Gibson, like a handful of other stars who are famous in the United States, played winter ball in Puerto Rico. Assuming, as Leland’s.com does in its auction description, Toleteros didn’t maintain a large product-development team for its cards like Topps does today, it’s plausible that a tribute to a player such as Gibson who had retired 10 years earlier could pop up in the 1950-51 set.

Some in the hobby speculate the card actually featured his less famous son, who is also named Josh, but historians think the player’s build in the Toleteros card clearly is that of the elder Gibson, who died in 1947. It’s the only baseball card to feature the Negro Leagues legend.

Rogers Hornsby managed a Puerto Rico-based team in the early 1950s before he took the St. Louis Browns job for part of the 1952 season and finished up with the Reds, who he also managed in 1953. He’s got a card in the 1950-51 Toleteros set, too. A young Moose Skowron played for Hornsby on the island, before going on to become a star with the Yankees. The 1949-50 set features duotone pictures almost of a sepia tone hue, and the 1950-51 set’s in color. Smith, Day, Gibson, and Hornsby are all enshrined in Cooperstown.

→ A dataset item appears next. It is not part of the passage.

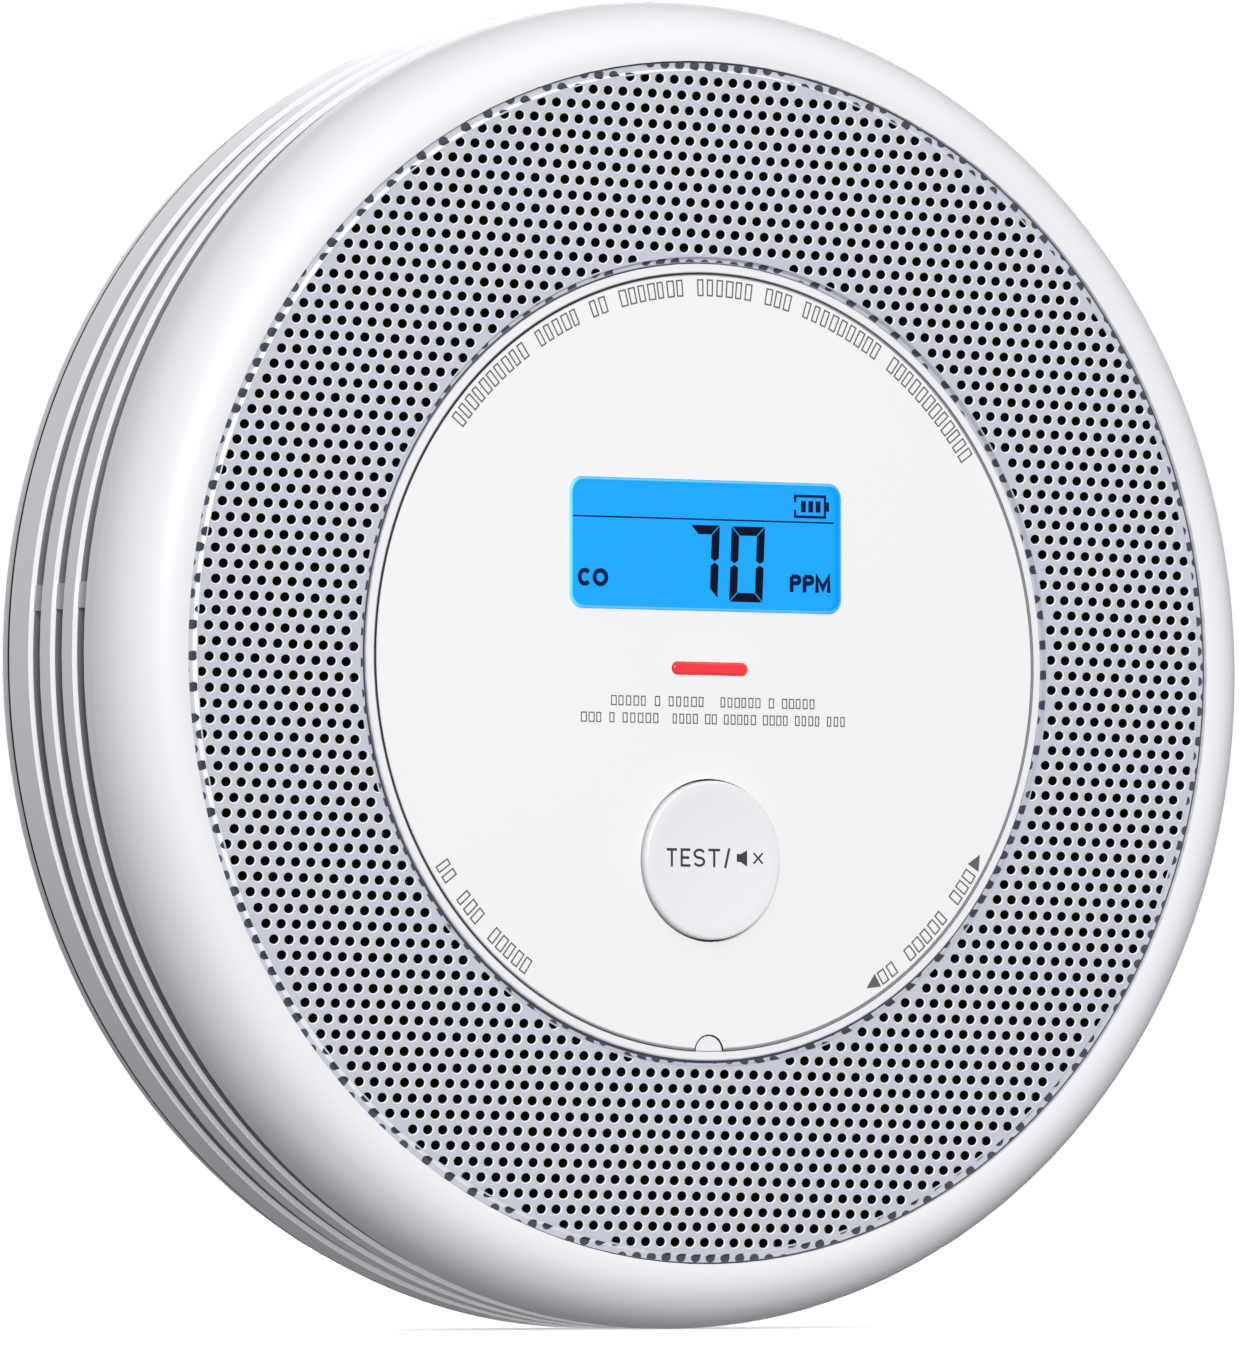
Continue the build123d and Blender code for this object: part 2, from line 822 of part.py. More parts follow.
with BuildPart() as piezo_disc:
    with BuildSketch(facing(disc_back)):
        with Locations((0, horn_z)):
            Circle(disc_radius)
    extrude(amount=disc_thickness)
save(piezo_disc, "piezo_disc")

with BuildPart() as piezo_ceramic:
    with BuildSketch(facing(ceramic_back)):
        with Locations((0, horn_z)):
            Circle(ceramic_radius)
    extrude(amount=ceramic_thickness)
save(piezo_ceramic, "piezo_ceramic")

with BuildPart() as horn_cover:
    with BuildSketch(facing(horn_cover_back)):
        with Locations((0, horn_z)):
            Circle(horn_radius)
    extrude(amount=horn_cover_front - horn_cover_back)
    with BuildSketch(facing(horn_cover_back - cut_margin)):
        with Locations((0, horn_z)):
            Circle(horn_radius - horn_wall)
    extrude(amount=horn_roof_back + cut_margin - horn_cover_back, mode=Mode.SUBTRACT)
    with BuildSketch(facing(horn_roof_back - cut_margin)):
        with Locations((0, horn_z)):
            Circle(horn_mouth_radius)
    extrude(amount=horn_cover_front - horn_roof_back + 2 * cut_margin, mode=Mode.SUBTRACT)
    fillet(horn_cover.faces().sort_by(Axis.Y)[0].outer_wire().edges(), horn_fillet)
save(horn_cover, "horn_cover")

# Rear cover: raised middle, sunken outer floor, bayonet slots, battery bay, posts
half_hook = hook_arc / 2
cover_hub_inner_radius = cover_hub_radius - 1.4
knuckle_root = bay_left - 0.5
post_radius = 3.0
post_hole_radius = 1.05
post_hole_back = cover_back + 1.0
screw_clearance = 0.3
hook_slot_back = 3.5
hook_slot_front = 6.0
with BuildPart() as rear_cover:
    with BuildSketch(profile_plane):
        with BuildLine():
            Polyline(
                (0, cover_back),
                (cover_hub_radius, cover_back),
                (cover_hub_radius, cover_floor_back),
                (cover_radius, cover_floor_back),
                (cover_radius, cover_floor_front),
                (cover_hub_inner_radius, cover_floor_front),
                (cover_hub_inner_radius, cover_inside),
                (0, cover_inside),
                close=True,
            )
        make_face()
    revolve(axis=Axis.Y)
    for left, front in ((bay_left, hinge_well_front), (cell_bay_left, bay_front)):
        with BuildSketch(facing(cover_inside)):
            with Locations(((left + bay_right) / 2, 0)):
                Rectangle(bay_right - left + 2 * bay_wall, 2 * (bay_half_height + bay_wall))
        extrude(amount=front - cover_inside)
    for left, front in ((bay_left, hinge_well_front), (cell_bay_left, bay_front)):
        with BuildSketch(facing(cover_inside)):
            with Locations(((left + bay_right) / 2, 0)):
                Rectangle(bay_right - left, 2 * bay_half_height)
        extrude(amount=front - bay_roof - cover_inside, mode=Mode.SUBTRACT)
    with BuildSketch(facing(cover_back)):
        with Locations(((bay_left + door_right + door_gap) / 2, 0)):
            Rectangle(door_right + door_gap - bay_left, 2 * (door_half_height + door_gap))
    extrude(amount=cover_thickness, mode=Mode.SUBTRACT)
    for knuckle_low in (-knuckle_end, knuckle_start):
        with BuildSketch(Plane.XY.offset(knuckle_low)):
            with Locations((hinge_x, hinge_y)):
                Circle(hinge_radius)
            with Locations(((hinge_x + knuckle_root) / 2, hinge_y)):
                Rectangle(hinge_x - knuckle_root, 2 * hinge_radius)
            with Locations((hinge_x, hinge_y)):
                Circle(hinge_pin_radius + hinge_clearance, mode=Mode.SUBTRACT)
        extrude(amount=knuckle_end - knuckle_start)
    with BuildSketch(facing(cover_inside)):
        with Locations(*board_posts):
            Circle(post_radius)
    extrude(amount=board_back - cover_inside - seat_gap)
    with BuildSketch(facing(post_hole_back)):
        with Locations(*board_posts):
            Circle(post_hole_radius)
    extrude(amount=board_back - cover_back, mode=Mode.SUBTRACT)
    with BuildSketch(facing(cover_floor_back - cut_margin)):
        with PolarLocations(boss_ring_radius, boss_count, boss_first_angle):
            Circle(screw_shank_radius + screw_clearance)
    extrude(amount=cover_floor_front - cover_floor_back + 2 * cut_margin, mode=Mode.SUBTRACT)
    for angle in hook_angles:
        with BuildSketch(radial_plane(angle - twist_angle - half_hook - hook_end_play)):
            ring_box(
                hook_stem_inner - hook_play,
                hook_stem_outer + hook_play,
                hook_slot_back,
                hook_slot_front,
            )
        revolve(
            axis=front_axis,
            revolution_arc=twist_angle + hook_arc + 2 * hook_end_play,
            mode=Mode.SUBTRACT,
        )
        with BuildSketch(radial_plane(angle - twist_angle - half_hook - hook_end_play)):
            ring_box(
                hook_stem_inner - hook_play,
                hook_lip_outer + hook_play,
                hook_slot_back,
                hook_slot_front,
            )
        revolve(
            axis=front_axis,
            revolution_arc=hook_arc + 2 * hook_end_play,
            mode=Mode.SUBTRACT,
        )
    with BuildSketch(facing(cover_back)):
        with Locations((label_x, 0)):
            RectangleRounded(label_recess_width, label_recess_height, label_recess_corner)
    extrude(amount=label_recess_depth, mode=Mode.SUBTRACT)
save(rear_cover, "rear_cover")

# Rating label: blank, in the shallow recess on the back
with BuildPart() as rating_label:
    with BuildSketch(facing(cover_back + label_sink)):
        with Locations((label_x, 0)):
            RectangleRounded(label_width, label_height, label_corner)
    extrude(amount=label_thickness)
save(rating_label, "rating_label")

# Battery cell with its raised positive end
cell_fillet = 0.7
cell_nub_radius = 3.2
cell_nub_height = 1.0
with BuildPart() as battery_cell:
    with BuildSketch(Plane.XY.offset(cell_bottom)):
        with Locations((cell_x, cell_y)):
            Circle(cell_radius)
    extrude(amount=cell_top - cell_bottom)
    fillet(battery_cell.edges().filter_by(GeomType.CIRCLE), cell_fillet)
    with BuildSketch(Plane.XY.offset(cell_top - overlap)):
        with Locations((cell_x, cell_y)):
            Circle(cell_nub_radius)
    extrude(amount=cell_nub_height + overlap)
save(battery_cell, "battery_cell")

# Battery contacts: a flat plate with a solder tail above the cell, and a plate below
# it whose spring is stepped, each step as (height, radius, thickness)
contact_thickness = 0.4
positive_low = 17.3
positive_width = 11.0
tail_width = 8.0
tail_low = 17.5
tail_length = 1.8
tail_offset = 5.3
negative_low = -19.35
negative_width = 12.0
spring_steps = ((-18.98, 4.6, 0.5), (-18.5, 3.4, 0.6), (-17.92, 2.2, 0.6))
with BuildPart() as positive_contact:
    with BuildSketch(Plane.XY.offset(positive_low)):
        with Locations((cell_x, cell_y)):
            Rectangle(positive_width, positive_width)
    extrude(amount=contact_thickness)
    with BuildSketch(Plane.XY.offset(tail_low)):
        with Locations((cell_x, cell_y - tail_offset)):
            Rectangle(tail_width, contact_thickness)
    extrude(amount=tail_length)
save(positive_contact, "positive_contact")

with BuildPart() as negative_contact:
    with BuildSketch(Plane.XY.offset(negative_low)):
        with Locations((cell_x, cell_y)):
            Rectangle(negative_width, negative_width)
    extrude(amount=contact_thickness)
    for step_low, step_radius, step_thickness in spring_steps:
        with BuildSketch(Plane.XY.offset(step_low)):
            with Locations((cell_x, cell_y)):
                Circle(step_radius)
        extrude(amount=step_thickness)
save(negative_contact, "negative_contact")

# Battery door with its hinge barrel and finger grooves
barrel_overlap = 0.2
finger_groove_count = 3
finger_groove_pitch = 1.8
finger_groove_width = 0.8
finger_groove_length = 14.0
finger_groove_depth = 0.5
finger_groove_x = door_right - 5.0
with BuildPart() as battery_door:
    with BuildSketch(facing(cover_back)):
        with Locations(((door_left + door_right) / 2, 0)):
            Rectangle(door_right - door_left, 2 * door_half_height)
        with Locations(((hinge_x + door_left) / 2, 0)):
            Rectangle(door_left - hinge_x + barrel_overlap, 2 * barrel_half_length)
    extrude(amount=cover_thickness - seat_gap)
    with BuildSketch(Plane.XY.offset(-barrel_half_length)):
        with Locations((hinge_x, hinge_y)):
            Circle(hinge_radius)
    extrude(amount=2 * barrel_half_length)
    with BuildSketch(Plane.XY.offset(-barrel_half_length)):
        with Locations((hinge_x, hinge_y)):
            Circle(hinge_pin_radius + hinge_clearance)
    extrude(amount=2 * barrel_half_length, mode=Mode.SUBTRACT)
    with BuildSketch(facing(cover_back)):
        with Locations((finger_groove_x, 0)):
            with GridLocations(finger_groove_pitch, 1, finger_groove_count, 1):
                Rectangle(finger_groove_width, finger_groove_length)
    extrude(amount=finger_groove_depth, mode=Mode.SUBTRACT)
save(battery_door, "battery_door")

pin_half_length = knuckle_end - 0.2
with BuildPart() as door_pin:
    with BuildSketch(Plane.XY.offset(-pin_half_length)):
        with Locations((hinge_x, hinge_y)):
            Circle(hinge_pin_radius)
    extrude(amount=2 * pin_half_length)
save(door_pin, "door_pin")

# Mounting plate: a ring with two screw slots, a stiffening rib and bayonet hooks
plate_bevel = 0.35
plate_rib_width = 1.0
plate_rib_height = 1.6
hook_root = plate_thickness - 0.2
hook_bevel = 0.3
with BuildPart() as mounting_plate:
    with BuildSketch(facing(0)):
        Circle(plate_radius)
        Circle(plate_opening_radius, mode=Mode.SUBTRACT)
        with Locations((-wall_screw_x, 0), (wall_screw_x, 0)):
            SlotOverall(wall_slot_length, wall_slot_width, mode=Mode.SUBTRACT)
    extrude(amount=plate_thickness)
    chamfer(mounting_plate.faces().sort_by(Axis.Y)[0].outer_wire().edges(), plate_bevel)
    with BuildSketch(facing(plate_thickness)):
        Circle(plate_opening_radius + plate_rib_width)
        Circle(plate_opening_radius, mode=Mode.SUBTRACT)
    extrude(amount=plate_rib_height)
    for angle in hook_angles:
        with BuildSketch(radial_plane(angle - half_hook)):
            with BuildLine():
                Polyline(
                    (hook_stem_inner, hook_root),
                    (hook_stem_outer, hook_root),
                    (hook_stem_outer, hook_lip_back),
                    (hook_lip_outer, hook_lip_back),
                    (hook_lip_outer, hook_front - hook_bevel),
                    (hook_lip_outer - hook_bevel, hook_front),
                    (hook_stem_inner, hook_front),
                    close=True,
                )
            make_face()
        revolve(axis=front_axis, revolution_arc=hook_arc)
save(mounting_plate, "mounting_plate")

# Housing screws, driven from the back into the cover's bosses
with BuildPart() as housing_screws:
    with BuildSketch(facing(screw_head_back)):
        with PolarLocations(boss_ring_radius, boss_count, boss_first_angle):
            Circle(screw_head_radius)
    extrude(amount=cover_floor_back - screw_head_back - seat_gap)
    with BuildSketch(facing(screw_head_back)):
        with PolarLocations(boss_ring_radius, boss_count, boss_first_angle):
            Rectangle(screw_cross_length, screw_cross_width)
            Rectangle(screw_cross_width, screw_cross_length)
    extrude(amount=screw_cross_depth, mode=Mode.SUBTRACT)
    with BuildSketch(facing(cover_floor_back - overlap)):
        with PolarLocations(boss_ring_radius, boss_count, boss_first_angle):
            Circle(screw_shank_radius)
    extrude(amount=screw_end - cover_floor_back + overlap)
save(housing_screws, "housing_screws")

# Board screws, driven from the front into the rear cover's posts
with BuildPart() as board_screws:
    with BuildSketch(facing(board_front + seat_gap)):
        with Locations(*board_posts):
            Circle(board_screw_head_radius)
    extrude(amount=board_screw_head_height)
    with BuildSketch(facing(board_front + seat_gap + screw_cross_depth)):
        with Locations(*board_posts):
            Rectangle(board_screw_cross_length, screw_cross_width)
            Rectangle(screw_cross_width, board_screw_cross_length)
    extrude(amount=screw_cross_depth, mode=Mode.SUBTRACT)
    with BuildSketch(facing(board_screw_end)):
        with Locations(*board_posts):
            Circle(board_screw_radius)
    extrude(amount=board_front - board_screw_end + overlap)
save(board_screws, "board_screws")
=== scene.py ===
import json
import math
import random

import bpy
from mathutils import Matrix, Vector


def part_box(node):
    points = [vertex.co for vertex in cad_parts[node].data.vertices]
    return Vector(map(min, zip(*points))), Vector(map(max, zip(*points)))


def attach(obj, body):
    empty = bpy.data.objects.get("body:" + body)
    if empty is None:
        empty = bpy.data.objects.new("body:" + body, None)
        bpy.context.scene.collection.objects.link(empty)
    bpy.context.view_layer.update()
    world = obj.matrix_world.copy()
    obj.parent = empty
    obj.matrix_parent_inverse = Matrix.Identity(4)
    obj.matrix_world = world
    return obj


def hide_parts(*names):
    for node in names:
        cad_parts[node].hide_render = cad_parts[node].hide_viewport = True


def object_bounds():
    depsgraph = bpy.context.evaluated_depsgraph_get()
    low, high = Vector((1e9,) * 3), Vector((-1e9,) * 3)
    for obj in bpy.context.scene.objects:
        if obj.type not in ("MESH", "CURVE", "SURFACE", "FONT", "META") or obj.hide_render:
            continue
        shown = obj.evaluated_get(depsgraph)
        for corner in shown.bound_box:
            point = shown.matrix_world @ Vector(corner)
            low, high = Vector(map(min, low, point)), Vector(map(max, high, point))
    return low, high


# A round gas alarm standing on its rim. The wall plane is Y = 0 and the alarm looks
# along -Y. Sizes are in millimetres; "depth" is the distance out of the wall.

MM = 0.001
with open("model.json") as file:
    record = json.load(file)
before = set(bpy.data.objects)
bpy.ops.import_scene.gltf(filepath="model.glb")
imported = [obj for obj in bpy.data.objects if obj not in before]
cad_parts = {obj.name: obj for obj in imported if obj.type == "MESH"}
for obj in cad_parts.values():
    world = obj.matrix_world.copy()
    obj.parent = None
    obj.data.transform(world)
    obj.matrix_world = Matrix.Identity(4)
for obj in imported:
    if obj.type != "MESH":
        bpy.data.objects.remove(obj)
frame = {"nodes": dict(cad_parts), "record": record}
cad_low, cad_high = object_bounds()
nodes = frame["nodes"]
dice = random.Random(7)

panel_low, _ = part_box("face_panel")
window_low, window_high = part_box("lcd_window")
button_low, button_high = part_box("test_button")
_, grille_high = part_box("grille")
_, cover_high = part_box("front_cover")
label_low, label_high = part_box("rating_label")
cell_low, cell_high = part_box("battery_cell")

FACE = -panel_low.y / MM
GRILLE_OUTER = grille_high.x / MM


# ---------------------------------------------------------------- materials

def node(tree, kind, **settings):
    made = tree.nodes.new(kind)
    for key, value in settings.items():
        if key in made.inputs:
            made.inputs[key].default_value = value
        else:
            setattr(made, key, value)
    return made


def mix_colour(tree, factor, first, second, blend="MIX"):
    """Colour mix; each of the three is a socket or a value."""
    made = node(tree, "ShaderNodeMix", data_type="RGBA", blend_type=blend)
    for place, value in ((0, factor), (6, first), (7, second)):
        if isinstance(value, bpy.types.NodeSocket):
            tree.links.new(value, made.inputs[place])
        else:
            made.inputs[place].default_value = value
    return made.outputs[2]


def spread(tree, value, low, high):
    """A 0 to 1 socket stretched to low..high."""
    made = node(tree, "ShaderNodeMapRange")
    tree.links.new(value, made.inputs["Value"])
    made.inputs["To Min"].default_value = low
    made.inputs["To Max"].default_value = high
    return made.outputs["Result"]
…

“Those are the Hall of Famers in the set,” Perry says. “Those cards kind of have a cult following with Negro League and Puerto Rican League collectors. Other collectors collect one of every Hall of Famer’s cards. If you’re the type of collector who does that, those are the only cards you can get of Smith, Day, and Gibson.”

A few other popular players among Negro League collectors such as Willard Brown, George Scales and Chester Brewer also drew interest. Perry emphasized that Leland’s.com is actively looking to acquire Puerto Rican League and Negro League items and encourages people who have cards and memorabilia to get in touch with the auction house.